Não é ruim um símbolo popular cair por corrupção, mas rigor precisa chegar aos demais
O ex-presidente Lula saiu de cena em sua despedida histórica em São Bernardo acompanhado de pessoas de um país ultrapassado pelos fatos. Havia um clima de nostalgia e bolor naquela cena.
Lula vendeu como o novo dois presidenciáveis de perfil socialista (Guilherme Boulos, do Psol; e Manuela D’Ávila, do PCdoB) e foi escoltado por uma senadora que defende a ditadura na Venezuela (Gleisi Hoffmann), a presidente que afundou o Brasil com intervenções e opacidade no trato do dinheiro público (Dilma Rousseff) e o líder de um movimento que vandaliza imóvel de juiz do STF (João Pedro Stedile, do MST).
No palco, Lula talvez ainda fosse o mais moderno e pragmático. No livro-entrevista “A Verdade Vencerá”, recém-lançado, diz: “O problema do sistema capitalista é que, se você não ganhar dinheiro, você não sobrevive… Às vezes, as pessoas de esquerda têm um comportamento ideológico, e esse comportamento ideológico não se coaduna com a realidade.”
O pragmatismo de Lula o levou a terminar seu mandato em 2010 como o mais popular do Brasil e com a economia crescendo 7,5%. Acima de tudo, as contas públicas ainda estavam relativamente em ordem.
Foi isso o que permitiu a confiança de empresários a investir e gerar empregos, fazendo com que o trabalho e o aumento da renda transformassem o Brasil e incluíssem os muitos pobres no mercado consumidor.
Foi um círculo virtuoso, que levou ao aumento da arrecadação e à proliferação de programas sociais: 13 milhões de beneficiários no Bolsa Família, 3,5 milhões de moradias no Minha Casa, Minha Vida, 2,5 milhões de bolsas no ProUni e 15,5 milhões de novas eletrificações no Luz para Todos, entre outros.
Seu grande quinhão no atraso foi se imiscuir com o comportamento corrupto de partidos conservadores que dominam o presidencialismo de coalizão, como o MDB e o DEM (ex-PFL).

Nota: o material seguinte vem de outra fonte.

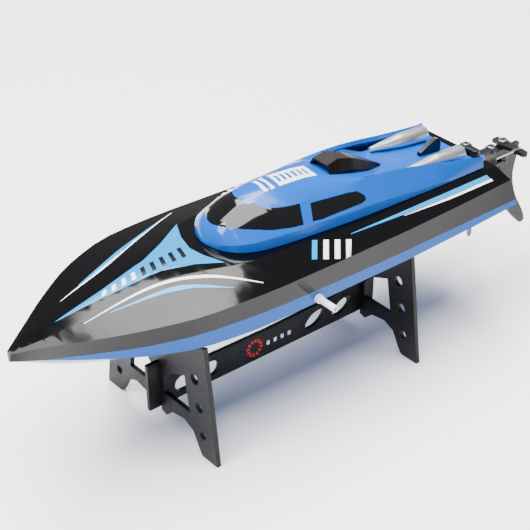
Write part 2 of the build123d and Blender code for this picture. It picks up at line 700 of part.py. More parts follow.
knob_x = HATCH_MID
with BuildPart() as knob:
    with BuildSketch(Plane.XY.offset(COAMING_Z + 2.9)):
        with Locations((knob_x, 0)):
            Circle(5.0)
    extrude(amount=1.2)
    with BuildSketch(Plane.XY.offset(COAMING_Z + 4.1)):
        with Locations((knob_x, 0)):
            RectangleRounded(9.0, 2.4, 1.0)
    extrude(amount=2.4)
    with BuildSketch(Plane.XY.offset(COAMING_Z - 3.0)):
        with Locations((knob_x, 0)):
            Circle(1.6)
    extrude(amount=6.0)
    with BuildSketch(Plane.XY.offset(COAMING_Z - 4.6)):
        with Locations((knob_x, 0)):
            RectangleRounded(20.0, 4.0, 1.8)
    extrude(amount=1.8)
save(knob.part, "hatch_knob")


# ---------------------------------------------------------------- cooling water


def hose(points, radius, hole, bend):
    """Pipe with straight runs and round bends."""
    with BuildPart() as pipe:
        with BuildLine() as path:
            FilletPolyline(*points, radius=bend)
        with BuildSketch(Plane(origin=path.line @ 0, z_dir=path.line % 0)):
            Circle(radius)
            if hole:
                Circle(hole, mode=Mode.SUBTRACT)
        sweep()
    return pipe.part


pickup_line = [(-108, INTAKE_Y, INTAKE_Z), (-131.5, INTAKE_Y, INTAKE_Z), (-131.5, INTAKE_Y, 40.0)]
pickup = hose(pickup_line, 1.8, 1.2, 5.0)
save(pickup, "water_pickup")
spout = rod(Plane(origin=(OUTLET_X, 37.0, OUTLET_Z), z_dir=(0, 1, 0)), 1.8, 22.5, 1.2)
flange = rod(Plane(origin=(OUTLET_X, 41.0, OUTLET_Z), z_dir=(0, 1, 0)), 2.4, 7.0, 1.8) - form
save(spout + flange, "water_outlet")
hose_in = hose([(-118.0, INTAKE_Y, INTAKE_Z), (-105.0, INTAKE_Y, INTAKE_Z), (-60, -20.5, 65),
                (INLET.X, -25.5, INLET.Z), (INLET.X, -13.6, INLET.Z)], 2.6, 1.8, 5.0)
hose_out = hose([(OUTLET.X, 13.6, OUTLET.Z), (OUTLET.X, 25.0, OUTLET.Z), (OUTLET_X, 30.0, OUTLET_Z),
                 (OUTLET_X, 40.5, OUTLET_Z)], 2.6, 1.8, 3.0)
blocks = jacket + spout + flange + pickup
save(hose_in - blocks, "cooling_hose_in")
save(hose_out - blocks, "cooling_hose_out")

# ---------------------------------------------------------------- wires
wires = Part()
for y in (-4.0, 4.0):
    wires = wires + hose([(98, y, SHELF_Z + 5.4), (98, y, 83.3), (11.5, y, 83.3), (11.5, y, 75.6),
                          (8.5, y, 75.6)], 0.9, 0, 1.4)
save(wires - motor_can - chips, "motor_wires")
lead = hose([(75.0, 3, 70.0), (79.5, 3, 70.0), (79.5, 3, 77.0), (86.0, 3, 77.0), (86.0, 3, SHELF_Z + 3.0)],
            0.9, 0, 1.0)
save(lead, "battery_lead")
lead = hose([(-82, -6, 66), (-82, -19, 71), (-60, -22, 76), (80, -24, 80), (87, -9, 80),
             (87, -9, SHELF_Z + 3.0)], 0.8, 0, 1.4)
save(lead, "servo_wire")
lead = hose([(111, -9, SHELF_Z + 3.0), (111, -9, 86.0), (130, -9, 86.0), (130, 9, 86.0), (60, 9, 88.5)],
            0.6, 0, 2.0)
save(lead, "antenna_wire")

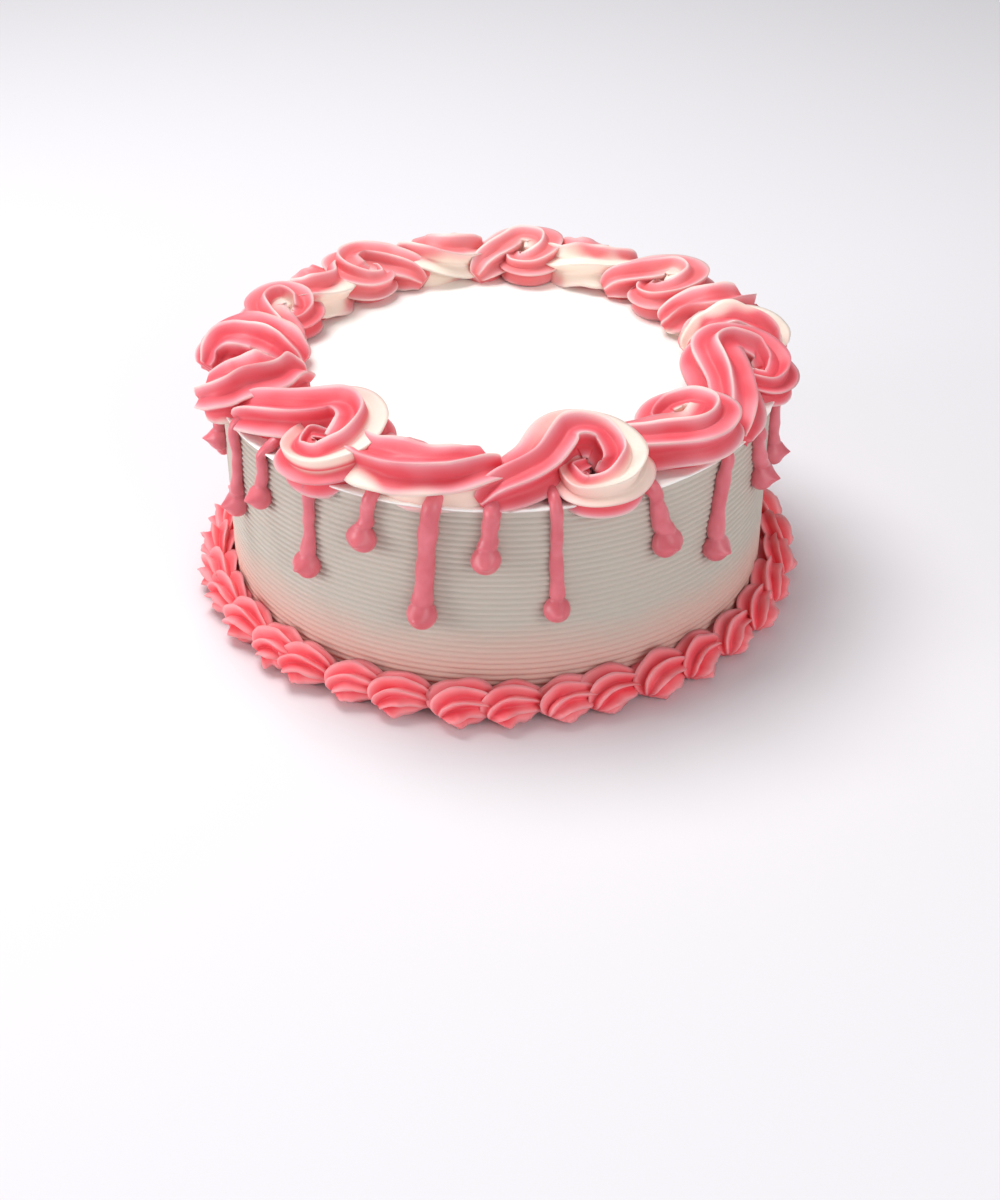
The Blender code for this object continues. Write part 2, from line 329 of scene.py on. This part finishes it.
class CAKE_OT_body(bpy.types.Operator):
    """Iced cake with a combed side, an uneven scraper lip and a smooth top"""
    bl_idname = "cake.body"
    bl_label = "Iced cake"

    def outline(self, sizes):
        """Radius, height and lip share of each ring, from the underside to the top."""
        rings = [(0.001, 0.0, 0.0), (0.05, 0.0, 0.0), (CAKE_RADIUS - 0.001, 0.0, 0.0)]
        steps = 6
        count = int((CAKE_HEIGHT - 0.0026) / sizes.comb_pitch)
        for k in range(count * steps):
            height = 0.0008 + k / steps * sizes.comb_pitch
            wave = (k % steps) / steps
            groove = (1.0 - abs(math.sin(math.pi * wave))) ** 1.6
            rings.append((CAKE_RADIUS - sizes.comb_depth * groove, height, 0.0))
        rings += [
            (CAKE_RADIUS + 0.0001, CAKE_HEIGHT - 0.0018, 0.4),
            (CAKE_RADIUS + 0.0010, CAKE_HEIGHT - 0.0011, 1.0),
            (CAKE_RADIUS + 0.0016, CAKE_HEIGHT - 0.0005, 1.6),
            (CAKE_RADIUS + 0.0015, CAKE_HEIGHT - 0.0001, 1.6),
            (CAKE_RADIUS + 0.0006, CAKE_HEIGHT + 0.0001, 1.0),
            (CAKE_RADIUS - 0.0012, CAKE_HEIGHT + 0.0001, 0.5),
            (CAKE_RADIUS - 0.0030, CAKE_HEIGHT, 0.2),
            (0.090, CAKE_HEIGHT, 0.0),
            (0.070, CAKE_HEIGHT, 0.0),
            (0.035, CAKE_HEIGHT, 0.0),
            (0.001, CAKE_HEIGHT, 0.0),
        ]
        return rings

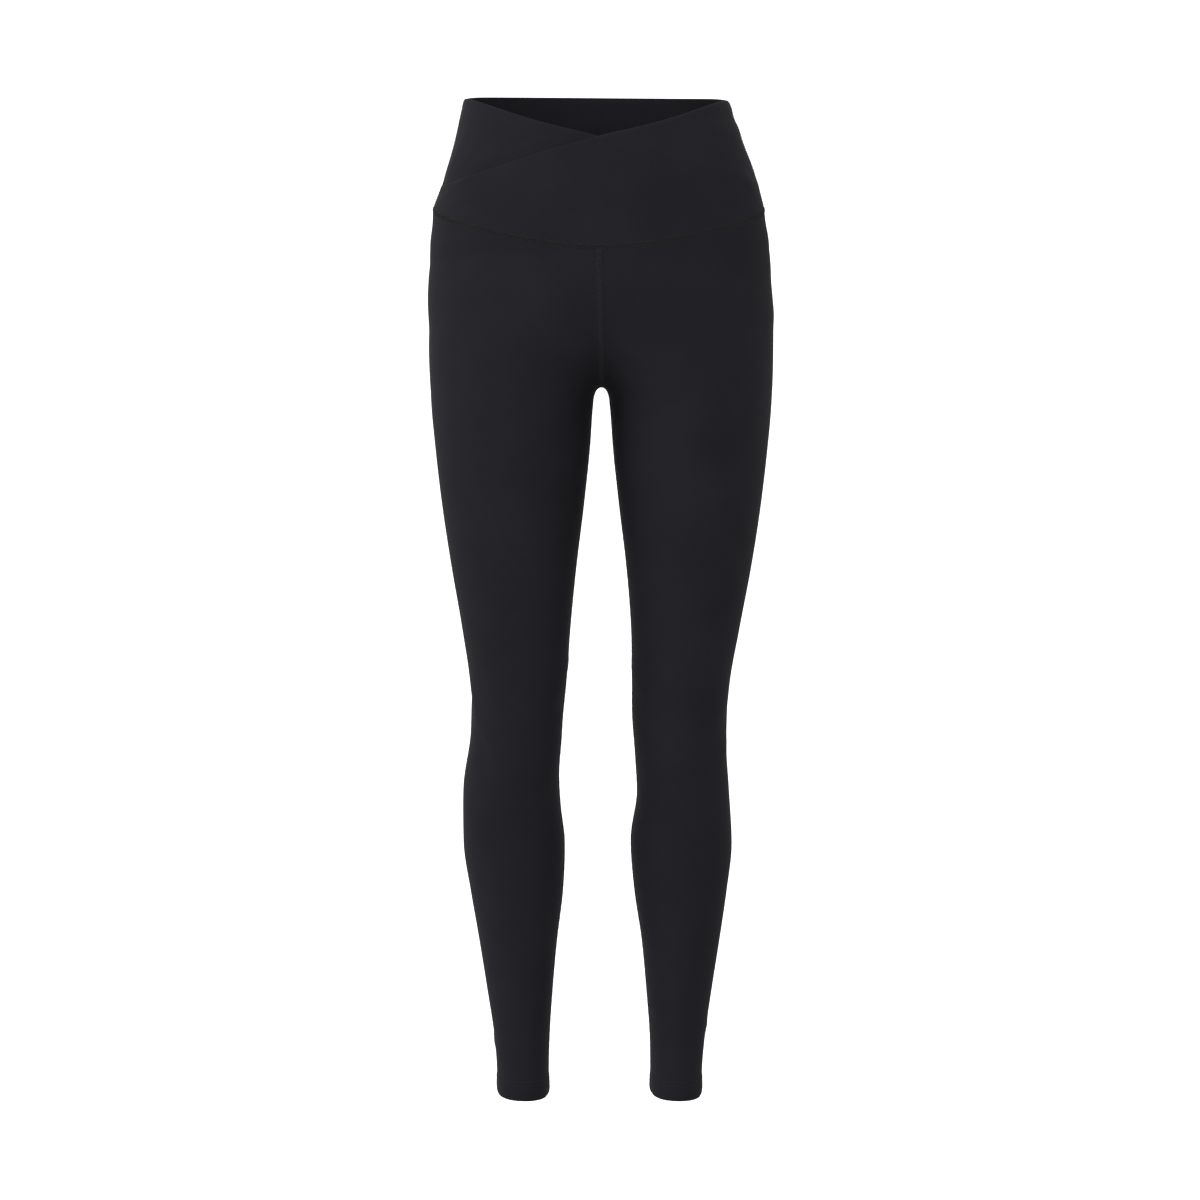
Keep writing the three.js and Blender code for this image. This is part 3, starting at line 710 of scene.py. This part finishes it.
# %% Creases of the waistband
# turn in degrees: 0 the front middle, 90 the wearer's left side, 180 the back middle.
# Then drop, length, width, tilt, bow and depth. Where the front panels lie on each other they
# crease as one cloth, so they share a table.
FRONT_BAND_CREASES = [
    (-70, 84, 60, 5, 40, -3, 0.4), (-52, 66, 84, 6, 24, -3, -0.4), (-30, 56, 80, 6, 12, -2, 0.3),
    (-64, 104, 52, 6, 26, -2, -0.4), (76, 78, 46, 9, -60, 2, 0.6), (68, 108, 50, 8, -20, 3, -0.6),
    (58, 48, 66, 9, -76, 2, -0.45), (70, 70, 52, 8, -40, 2, 0.4), (-30, 86, 90, 10, 12, 2, -0.25),
    (20, 88, 96, 12, -6, 2, 0.25), (0, 112, 110, 10, 2, 3, -0.2),
    (-66, 62, 60, 6, 42, -2, -0.45), (-52, 44, 74, 6, 30, -2, 0.4), (-40, 38, 66, 5, 22, -2, -0.35),
    (-78, 46, 56, 7, 60, 2, 0.4), (-36, 26, 60, 8, 16, 2, 0.25),
]
BACK_BAND_CREASES = [
    (110, 36, 60, 8, -40, 3, -0.5), (122, 62, 74, 9, -28, 4, 0.45), (104, 80, 56, 8, -34, 2, -0.4),
    (178, 92, 70, 8, 4, 3, -0.4), (170, 74, 58, 9, -12, 2, 0.3), (192, 70, 62, 9, 14, 2, 0.3),
    (236, 60, 70, 8, 30, 4, -0.45), (250, 38, 58, 8, 42, 3, 0.45), (254, 82, 54, 7, 30, 2, -0.4),
]
BAND_RADIUS = 128          # the waistband's mean radius, for lengths along a crease
BAND_CREASE_DEPTH = 1.8    # mm, of a crease whose share is 1
UPPER = (upper_shift, FRONT_BAND_CREASES)
UNDER = (under_shift, FRONT_BAND_CREASES)
BACK = (no_shift, BACK_BAND_CREASES)


def band_middle(band, turn, drop):
    """How far the middle of a band's wall lies outside the legs' plain form, in mm."""
    shift, creases = band
    degrees = np.degrees(turn)
    middle = BAND_PROUD - BAND_WALL / 2 + shift(turn, drop)
    middle += BAND_CREASE_DEPTH * crease_shift(creases, degrees, drop, BAND_RADIUS)
    middle += soft_forms(SIDE_FORMS, degrees, drop)
    above = band_seam_drop(turn) - drop
    return middle - LOWER_SINK * np.exp(-(above / LOWER_SINK_HEIGHT) ** 2)


# %% Build the waistband
QUARTER = math.pi / 2
FRONT_TURNS = (-QUARTER, QUARTER)
BACK_TURNS = (QUARTER, 3 * QUARTER)


def build_band(name, turns, edge, band):
    turn = np.linspace(*turns, BAND_COLUMNS + 1)
    fold = np.array(FOLD_PROFILE)
    lower = np.array(LOWER_PROFILE)
    top, bottom = edge(turn), band_seam_drop(turn)
    rows = [top + below for below in fold[:, 0]]
    first, last = rows[-1], bottom - lower[0, 0]
    spread = np.linspace(0, 1, BAND_BODY_ROWS + 1)[1:-1]
    rows += [first + (last - first) * share for share in spread]
    rows += [bottom - above for above in lower[:, 0]]
    drop = np.array(rows)
    body = fold[-1, 1] + (lower[0, 1] - fold[-1, 1]) * spread
    share = np.concatenate([fold[:, 1], body, lower[:, 1]])[:, None]
    turn = np.tile(turn, (len(drop), 1))
    x, y = surface_point(turn + QUARTER, drop)
    middle = band_middle(band, turn, drop)
    half = BAND_WALL / 2
    faces = [placed(x, y, drop, middle + half * share),
             placed(x, y, drop, middle - half * np.minimum(share, INNER_SHARE))]
    across = arc_lengths(placed(x, y, drop))
    piece = wall_mesh(f"{name}_cloth", *faces, False, None, (across, drop))
    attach(piece, "root")
    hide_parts(name)
    print(piece.name, len(piece.data.polygons), "faces")
    return piece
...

Com mais crescimento e demanda por infraestrutura, o pré-sal da Petrobras e as obras faraônicas de Copa e Olimpíadas, a escala da corrupção se tornou gigantesca, sugando o ex-presidente cada vez mais para dentro do esquema. Que ele manteve, já fora do governo, como embaixador de empreiteiras operando com financiamentos obscuros do BNDES.
O aflitivo é que, na campanha eleitoral que se aproxima, a esquerda que se diz sensibilizada com o social ainda não entendeu que programas como os de Lula custam dinheiro, e que esse dinheiro vem de impostos de empresas que precisam de estabilidade para crescer.
Quem conhece as favelas e a pobreza brasileiras sabe do potencial que existe ali, de geladeiras e fogões para serem vendidos a pessoas que dariam tudo para ter mais oportunidades de subir na vida pelo próprio esforço, via trabalho.
Lula entendeu isso, mas fracassou patrocinando os velhos esquemas, algo difícil de mudar. Os casos de corrupção estão ai: no MDB de Temer, no PSDB de São Paulo e Minas e na miríade de prefeituras do país.
Pode-se dizer que Lula colheu o que plantou em um país onde as pessoas agora conhecem pelo nome juízes do STF e parecem cansadas de viver em um atoleiro atrasado de altos e baixos.
Não é ruim que um símbolo da política popular tenha caído em desgraça por conta disso. Mas será extremamente perverso se o mesmo rigor, daqui para frente, não for estendido aos demais.